Monotonic: Intuitively, the path from the “featureless” baseline to the input image should be monotonically increasing in output class confidence. The unlearning mechanism naturally meets this condition.

‍

Illustration of unlearning: The x-axis is the input and y-axis is the output. "Data points" are the objective to fit, the original model is mixed by three gaussians functions, "model" indicates the output of the model. (a) shows the model after one gradient ascent step on the datapoint (2,5). (b) shows the model trained on the three datapoints. The path between UNI baseline and the image is highlighted by arrows in (b).

Experiments

Faithfulness:

We report the MuFidelity scores, i.e., the faithfulness of an attribution function $\mathcal{A}$, to a model $F$, at a sample $x$, for a subset of features of size $|S|$, given by

$$ \mu_{f}(F,\mathcal{A};x) = \mathrm{corr}_{S\in \begin{pmatrix} [d] \\ |S| \end{pmatrix}}\left(\sum_{i\in S}\mathcal{A}(i,F,c,x),F_{c}(x)-F_{c}(x_{[x_{s}=\bar{x}_{s}]})\right) $$

$\sum_{i\in S}\mathcal{A}(i,F,c,x)$ 为归因方法的【预测重要性】，$F_{c}(x)-F_{c}(x_{[x_{s}=\bar{x}_{s}]})$ 为像素的【实际影响力】

We also report deletion and insertion scores, which measures the decrease (deletion) or increase (insertion) of a model’s output confidence as salient pixels are removed or inserted.

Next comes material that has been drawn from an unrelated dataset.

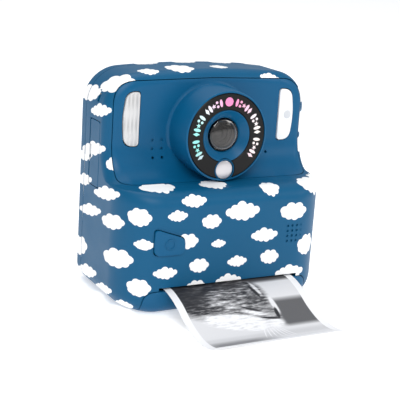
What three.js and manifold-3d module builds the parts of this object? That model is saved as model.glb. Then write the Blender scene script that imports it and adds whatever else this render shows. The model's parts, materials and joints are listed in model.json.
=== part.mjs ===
// A kids' instant-print camera: a two-part casing with a bulged printer bay below the lens, a thermal
// printer with its paper roll, and the camera's electronics. Millimetres, +Z up, the lens looks along -Y.
// The origin is the centre of the fixed flat base, behind the paper door.
import * as THREE from 'three';
import { mergeVertices } from 'three/addons/utils/BufferGeometryUtils.js';
import { LoftGeometry } from 'three/addons/geometries/LoftGeometry.js';
import { RoundedBoxGeometry } from 'three/addons/geometries/RoundedBoxGeometry.js';
import Module from 'manifold-3d';

const wasm = await Module();
wasm.setup();

// ---------------------------------------------------------------- driving dimensions
const GAP = 0.3; // clearance between pieces that face each other
const WALL = 2; // moulded wall thickness

const CASE = {
  halfWidth: 45,
  front: -39, // face of the printer bulge
  panel: -14.7, // flat face round the lens
  back: 14,
  top: 90.2,
  shoulder: 74, // where the top corners begin
  cornerRadius: 15, // top corners, seen from the front
  footRadius: 8.5, // bottom corners, seen from the front
  edgeRadius: 6, // bottom and rear edges
  panelEdge: 5, // edge round the upper front face
  bulgeEdge: 17, // upright edges of the bulge
  coveRadius: 14.2, // hollow curve from the panel out to the bulge
  coveZ: 62.4,
  lipRadius: 6, // rounded top edge of the bulge
  lipZ: 41.9,
  parting: 5, // plane where the front and rear shells meet
};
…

Robustness: We design norm-bounded attacks to miximize the disagreement in attributions while constraining the prediction label unchanged.

$$ \begin{gathered} \delta_{f}^{*}=\operatorname{arg}\operatorname*{max}_{\|\delta_{f}\|_{p}\leq\varepsilon_{f}}\frac{1}{d_{X}}\sum_{i=1}^{d_{X}}d\left(\mathcal{A}(i,F,c,x),\mathcal{A}(i,F,c,x+\delta_{f})\right) \\ \mathrm{subject~to}\quad\arg\operatorname*{max}_{c^{\prime}}F_{c^{\prime}}(x)=\arg\operatorname*{max}_{c}F_{c^{\prime}}(x+\delta_{f})=c \end{gathered} $$

热力图的鲁棒性指的是当输入图片增加一个微小到人眼无法识别的变化时，好的解释方法的热力图保持稳定。这里采用了对抗攻击（adversarial attacks）的方法，在不改变模型最终预测结果的前提下，最大化改变归因热力图。
Table 5 展示了攻击前和攻击后两个热力图的相关性
Table 6 展示了攻击前最重要的 1000 个 pixel 和攻击后的重合比例

Stability: We compare UNI and other method’s sensitivity to Riemann approximation noise

IG 类方法从 baseline 出发通过多个 step 到达原始图片，理论上 step 越多越精确，但如果不稳定，则【走多少步】和【从哪个 baseline 出发】会影响最终热力图结果。